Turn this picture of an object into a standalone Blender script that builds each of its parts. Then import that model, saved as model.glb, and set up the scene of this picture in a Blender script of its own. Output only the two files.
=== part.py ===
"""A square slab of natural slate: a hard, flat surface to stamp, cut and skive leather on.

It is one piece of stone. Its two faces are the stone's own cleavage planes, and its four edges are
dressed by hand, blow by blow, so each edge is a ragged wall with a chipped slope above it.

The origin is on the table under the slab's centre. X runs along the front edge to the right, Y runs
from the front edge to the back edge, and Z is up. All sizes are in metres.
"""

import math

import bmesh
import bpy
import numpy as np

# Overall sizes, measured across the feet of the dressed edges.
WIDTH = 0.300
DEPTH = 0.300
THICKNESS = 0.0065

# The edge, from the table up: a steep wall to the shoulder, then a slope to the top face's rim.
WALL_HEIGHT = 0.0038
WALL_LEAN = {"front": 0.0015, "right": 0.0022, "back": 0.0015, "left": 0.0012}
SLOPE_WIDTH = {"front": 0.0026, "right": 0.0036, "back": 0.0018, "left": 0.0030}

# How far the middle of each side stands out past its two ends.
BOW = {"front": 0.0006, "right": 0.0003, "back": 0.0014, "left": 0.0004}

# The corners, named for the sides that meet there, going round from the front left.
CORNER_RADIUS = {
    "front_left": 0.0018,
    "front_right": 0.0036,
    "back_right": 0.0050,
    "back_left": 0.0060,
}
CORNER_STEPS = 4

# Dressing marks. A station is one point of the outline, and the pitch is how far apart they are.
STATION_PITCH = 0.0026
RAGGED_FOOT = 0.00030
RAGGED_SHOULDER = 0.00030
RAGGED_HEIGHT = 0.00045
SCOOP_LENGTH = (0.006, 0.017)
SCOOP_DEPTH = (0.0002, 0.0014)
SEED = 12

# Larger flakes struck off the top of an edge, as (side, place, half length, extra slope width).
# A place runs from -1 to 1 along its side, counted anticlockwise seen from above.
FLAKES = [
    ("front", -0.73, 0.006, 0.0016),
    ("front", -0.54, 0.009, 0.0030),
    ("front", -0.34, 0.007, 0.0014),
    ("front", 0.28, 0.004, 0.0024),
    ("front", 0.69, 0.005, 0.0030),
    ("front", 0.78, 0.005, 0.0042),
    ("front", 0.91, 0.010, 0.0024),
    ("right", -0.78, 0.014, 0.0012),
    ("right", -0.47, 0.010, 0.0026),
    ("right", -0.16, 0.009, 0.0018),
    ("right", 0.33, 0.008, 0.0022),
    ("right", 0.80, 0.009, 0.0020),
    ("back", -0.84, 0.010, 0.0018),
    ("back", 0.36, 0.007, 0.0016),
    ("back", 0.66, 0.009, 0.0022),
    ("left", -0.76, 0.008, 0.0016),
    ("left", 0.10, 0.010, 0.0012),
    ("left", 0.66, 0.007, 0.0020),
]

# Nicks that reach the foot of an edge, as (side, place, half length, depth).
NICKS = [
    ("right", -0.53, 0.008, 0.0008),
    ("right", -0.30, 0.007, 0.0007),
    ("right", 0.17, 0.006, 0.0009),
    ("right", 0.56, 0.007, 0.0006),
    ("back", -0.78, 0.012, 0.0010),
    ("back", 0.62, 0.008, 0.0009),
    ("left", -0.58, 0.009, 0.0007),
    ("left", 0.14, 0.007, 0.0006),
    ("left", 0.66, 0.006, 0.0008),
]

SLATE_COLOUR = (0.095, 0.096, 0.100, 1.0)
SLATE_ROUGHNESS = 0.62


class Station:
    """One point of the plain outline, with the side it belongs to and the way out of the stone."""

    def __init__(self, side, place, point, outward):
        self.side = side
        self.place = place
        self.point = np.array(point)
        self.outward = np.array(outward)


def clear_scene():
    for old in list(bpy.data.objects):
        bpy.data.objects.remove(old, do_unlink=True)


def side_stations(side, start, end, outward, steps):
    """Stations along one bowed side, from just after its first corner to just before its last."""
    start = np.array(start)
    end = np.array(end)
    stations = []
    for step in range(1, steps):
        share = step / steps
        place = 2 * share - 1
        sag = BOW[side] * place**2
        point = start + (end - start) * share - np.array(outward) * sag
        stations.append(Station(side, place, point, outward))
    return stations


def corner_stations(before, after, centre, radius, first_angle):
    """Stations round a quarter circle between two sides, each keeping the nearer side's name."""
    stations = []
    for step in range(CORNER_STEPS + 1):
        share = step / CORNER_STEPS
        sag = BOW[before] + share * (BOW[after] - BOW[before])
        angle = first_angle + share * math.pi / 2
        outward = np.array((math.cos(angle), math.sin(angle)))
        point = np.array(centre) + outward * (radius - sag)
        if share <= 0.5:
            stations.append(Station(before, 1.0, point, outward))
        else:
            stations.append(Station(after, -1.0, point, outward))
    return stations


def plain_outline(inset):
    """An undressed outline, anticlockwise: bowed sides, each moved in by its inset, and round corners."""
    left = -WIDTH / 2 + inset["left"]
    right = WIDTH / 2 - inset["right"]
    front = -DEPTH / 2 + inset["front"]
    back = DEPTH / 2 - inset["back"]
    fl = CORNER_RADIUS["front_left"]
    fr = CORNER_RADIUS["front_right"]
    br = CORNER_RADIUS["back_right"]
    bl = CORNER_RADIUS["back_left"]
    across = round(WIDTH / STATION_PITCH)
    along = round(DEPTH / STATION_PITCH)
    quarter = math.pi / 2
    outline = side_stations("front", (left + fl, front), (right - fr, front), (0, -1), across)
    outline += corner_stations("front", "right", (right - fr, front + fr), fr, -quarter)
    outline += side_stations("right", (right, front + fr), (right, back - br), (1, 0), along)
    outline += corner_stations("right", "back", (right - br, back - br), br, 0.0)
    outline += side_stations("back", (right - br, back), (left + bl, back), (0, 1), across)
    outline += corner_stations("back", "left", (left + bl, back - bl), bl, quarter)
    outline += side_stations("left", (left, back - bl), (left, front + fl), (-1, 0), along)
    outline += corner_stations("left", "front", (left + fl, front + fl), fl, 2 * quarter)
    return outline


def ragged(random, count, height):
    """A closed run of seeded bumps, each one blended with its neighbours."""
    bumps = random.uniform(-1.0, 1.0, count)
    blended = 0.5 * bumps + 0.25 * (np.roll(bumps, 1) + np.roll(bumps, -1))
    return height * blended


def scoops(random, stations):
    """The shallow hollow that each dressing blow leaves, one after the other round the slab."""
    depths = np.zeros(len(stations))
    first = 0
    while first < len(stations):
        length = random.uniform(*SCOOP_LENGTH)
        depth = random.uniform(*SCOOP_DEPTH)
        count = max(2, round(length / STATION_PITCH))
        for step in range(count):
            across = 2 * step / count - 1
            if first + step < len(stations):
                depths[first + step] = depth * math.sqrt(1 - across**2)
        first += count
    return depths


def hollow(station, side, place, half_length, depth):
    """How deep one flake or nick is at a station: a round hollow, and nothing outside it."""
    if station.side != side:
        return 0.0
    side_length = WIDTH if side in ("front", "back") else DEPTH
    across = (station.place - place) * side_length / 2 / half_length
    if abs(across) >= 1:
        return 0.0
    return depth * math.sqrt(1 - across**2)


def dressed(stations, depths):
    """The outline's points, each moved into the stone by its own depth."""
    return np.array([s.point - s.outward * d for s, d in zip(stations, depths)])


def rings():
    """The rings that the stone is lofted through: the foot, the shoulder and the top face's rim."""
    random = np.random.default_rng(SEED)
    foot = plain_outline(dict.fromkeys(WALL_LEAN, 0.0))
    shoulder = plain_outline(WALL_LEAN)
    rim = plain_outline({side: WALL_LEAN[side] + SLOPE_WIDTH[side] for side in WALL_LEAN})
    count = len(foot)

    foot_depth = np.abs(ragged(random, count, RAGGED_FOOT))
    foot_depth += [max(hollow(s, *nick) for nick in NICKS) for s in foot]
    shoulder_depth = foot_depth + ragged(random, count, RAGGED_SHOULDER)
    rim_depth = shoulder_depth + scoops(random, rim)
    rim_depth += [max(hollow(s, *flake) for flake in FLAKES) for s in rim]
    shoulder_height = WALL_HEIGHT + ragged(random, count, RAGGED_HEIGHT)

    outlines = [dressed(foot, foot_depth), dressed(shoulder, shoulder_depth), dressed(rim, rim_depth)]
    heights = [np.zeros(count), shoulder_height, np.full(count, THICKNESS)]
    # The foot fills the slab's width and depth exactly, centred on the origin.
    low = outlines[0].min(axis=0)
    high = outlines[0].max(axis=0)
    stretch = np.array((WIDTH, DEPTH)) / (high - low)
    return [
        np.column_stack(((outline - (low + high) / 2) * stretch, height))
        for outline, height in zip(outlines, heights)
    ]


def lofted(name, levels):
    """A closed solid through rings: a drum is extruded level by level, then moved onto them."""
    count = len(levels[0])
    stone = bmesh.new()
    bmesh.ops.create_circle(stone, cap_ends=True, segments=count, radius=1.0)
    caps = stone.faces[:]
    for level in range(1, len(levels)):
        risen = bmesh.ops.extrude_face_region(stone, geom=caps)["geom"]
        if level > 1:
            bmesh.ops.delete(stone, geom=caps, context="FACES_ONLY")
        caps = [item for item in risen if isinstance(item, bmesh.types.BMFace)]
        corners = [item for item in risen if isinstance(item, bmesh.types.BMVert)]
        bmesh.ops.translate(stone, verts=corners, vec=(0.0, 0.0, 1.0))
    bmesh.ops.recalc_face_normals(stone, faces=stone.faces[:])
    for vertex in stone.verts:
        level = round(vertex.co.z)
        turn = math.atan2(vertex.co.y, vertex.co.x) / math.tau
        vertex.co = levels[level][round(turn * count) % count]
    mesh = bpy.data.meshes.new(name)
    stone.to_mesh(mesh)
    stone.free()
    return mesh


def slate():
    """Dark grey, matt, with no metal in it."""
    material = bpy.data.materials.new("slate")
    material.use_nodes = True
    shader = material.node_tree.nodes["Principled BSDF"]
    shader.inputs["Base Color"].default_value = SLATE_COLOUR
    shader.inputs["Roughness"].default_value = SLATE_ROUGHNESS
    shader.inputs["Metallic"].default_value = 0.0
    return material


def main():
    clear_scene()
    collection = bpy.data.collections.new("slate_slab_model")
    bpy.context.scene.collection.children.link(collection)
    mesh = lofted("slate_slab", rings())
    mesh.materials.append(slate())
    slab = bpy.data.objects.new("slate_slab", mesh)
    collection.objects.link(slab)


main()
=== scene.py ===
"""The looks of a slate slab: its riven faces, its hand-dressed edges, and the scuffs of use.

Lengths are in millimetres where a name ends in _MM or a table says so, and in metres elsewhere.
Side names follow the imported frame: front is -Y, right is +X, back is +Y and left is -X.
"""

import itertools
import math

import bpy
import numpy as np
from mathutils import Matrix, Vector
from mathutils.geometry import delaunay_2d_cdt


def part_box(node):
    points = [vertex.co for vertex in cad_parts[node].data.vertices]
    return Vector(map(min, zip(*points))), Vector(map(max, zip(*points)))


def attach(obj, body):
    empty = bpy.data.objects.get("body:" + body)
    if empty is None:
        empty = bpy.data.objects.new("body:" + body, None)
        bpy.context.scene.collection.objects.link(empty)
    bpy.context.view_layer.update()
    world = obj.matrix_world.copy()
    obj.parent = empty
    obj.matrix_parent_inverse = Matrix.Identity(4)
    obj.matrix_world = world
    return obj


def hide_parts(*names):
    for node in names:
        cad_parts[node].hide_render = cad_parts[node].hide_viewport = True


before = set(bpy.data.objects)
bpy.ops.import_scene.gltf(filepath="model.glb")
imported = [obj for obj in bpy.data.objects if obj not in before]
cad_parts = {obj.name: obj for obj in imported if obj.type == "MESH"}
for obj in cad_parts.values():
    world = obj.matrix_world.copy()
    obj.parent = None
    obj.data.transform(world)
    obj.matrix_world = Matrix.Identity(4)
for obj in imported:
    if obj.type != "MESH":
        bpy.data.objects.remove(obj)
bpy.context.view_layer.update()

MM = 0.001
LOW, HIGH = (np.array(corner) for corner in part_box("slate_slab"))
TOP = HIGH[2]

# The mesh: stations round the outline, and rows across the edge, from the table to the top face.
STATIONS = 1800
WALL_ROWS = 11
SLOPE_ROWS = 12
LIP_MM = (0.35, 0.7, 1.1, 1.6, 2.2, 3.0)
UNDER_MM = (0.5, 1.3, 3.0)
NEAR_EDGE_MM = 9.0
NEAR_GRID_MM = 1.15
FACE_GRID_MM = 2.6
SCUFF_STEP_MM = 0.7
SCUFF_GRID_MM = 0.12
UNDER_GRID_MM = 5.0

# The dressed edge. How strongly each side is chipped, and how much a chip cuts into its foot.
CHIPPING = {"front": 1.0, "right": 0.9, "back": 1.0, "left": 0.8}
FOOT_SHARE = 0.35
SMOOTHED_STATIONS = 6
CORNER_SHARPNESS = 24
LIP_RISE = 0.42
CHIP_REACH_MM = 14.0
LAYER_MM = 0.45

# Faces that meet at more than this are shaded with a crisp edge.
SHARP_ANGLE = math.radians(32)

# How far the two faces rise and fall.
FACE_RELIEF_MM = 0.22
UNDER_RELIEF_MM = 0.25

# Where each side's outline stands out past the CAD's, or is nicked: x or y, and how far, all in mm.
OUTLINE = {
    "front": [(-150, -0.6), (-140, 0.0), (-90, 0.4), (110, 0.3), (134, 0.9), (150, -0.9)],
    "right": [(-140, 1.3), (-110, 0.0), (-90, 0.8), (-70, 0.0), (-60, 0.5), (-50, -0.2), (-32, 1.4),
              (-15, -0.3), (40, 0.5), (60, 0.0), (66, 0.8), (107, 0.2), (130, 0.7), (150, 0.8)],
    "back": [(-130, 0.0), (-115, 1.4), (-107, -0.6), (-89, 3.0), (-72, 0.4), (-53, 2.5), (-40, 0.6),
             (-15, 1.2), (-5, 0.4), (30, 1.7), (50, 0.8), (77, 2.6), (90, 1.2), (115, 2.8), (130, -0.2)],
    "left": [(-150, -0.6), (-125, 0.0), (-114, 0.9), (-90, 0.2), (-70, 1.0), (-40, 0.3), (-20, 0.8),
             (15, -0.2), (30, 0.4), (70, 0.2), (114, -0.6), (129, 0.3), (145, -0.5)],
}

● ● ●

Goal →
Gather up every line in the data above that contains the word "into", copying each one.

Answer →
Turn this picture of an object into a standalone Blender script that builds each of its parts. Then import that model, saved as model.glb, and set up the scene of this picture in a Blender script of its own. Output only the two files.
    """The outline's points, each moved into the stone by its own depth."""
# The dressed edge. How strongly each side is chipped, and how much a chip cuts into its foot.